YuGiOh, with its myriad of archetypes and strategies, has a cardpool so vast that it would boggle any except the most seasoned of duelists. Diverse strategies aside, it is fortunate that all playstyles in the game can be categorized into one of 3 main approaches: aggro (hit hard and win through sheer power), stun (punish the opponent for playing the game) and control (limit your opponent's moves in the game). While the means to achieve any of these states seem virtually limitless, there are certain strategies which have stood the test of time. This has both positive and negative implications: while decks like Shaddolls and Burning Abyss have become fan-favorites, certain strategies have become infamously despised for their notorious nature.

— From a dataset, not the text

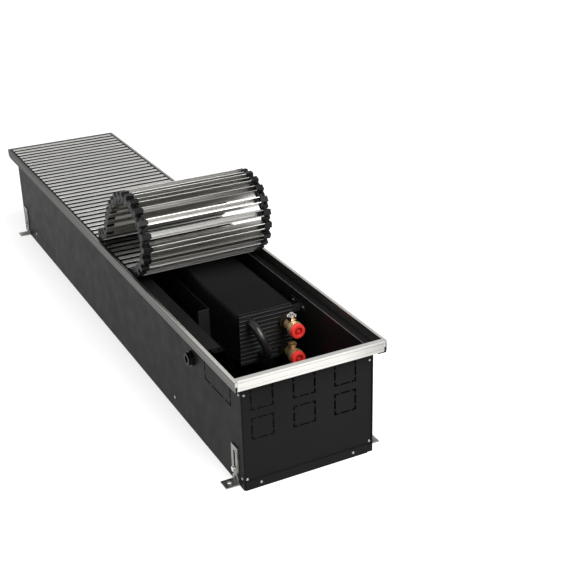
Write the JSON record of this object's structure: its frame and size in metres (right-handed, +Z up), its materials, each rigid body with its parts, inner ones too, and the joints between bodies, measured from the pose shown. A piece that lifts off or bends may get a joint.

In this week's Top 5 segment, we're looking at the 5 most dreaded decks in YuGiOh's history. These are decks which have seen significant use at some point in the game's history and have received an overwhelmingly negative backlash from duelists, either for the way they negativity impact the health of the game or just for their annoying playstyles. Whatever the case, here are the Top 5 Most Dreaded Decks in YuGiOh's history. As a disclaimer, we won't be including any Tier 0 decks since these are, by definition, completely oppressive and deserve a separate discussion of their own.
5. Pachycephalo Control
4. True Draco
2. Guru Control
1. Find Out!
5. Pachycephalo Control
A deck that's frustratingly annoying to face and yet isn't quite powerful enough to make any modicum of impact on the overall game is Pachycephalo control- earning it the entry level spot on this list. This isn't exactly a deck in its own right, but moreso a control engine of sorts that finds home in many rudimentary control strategies.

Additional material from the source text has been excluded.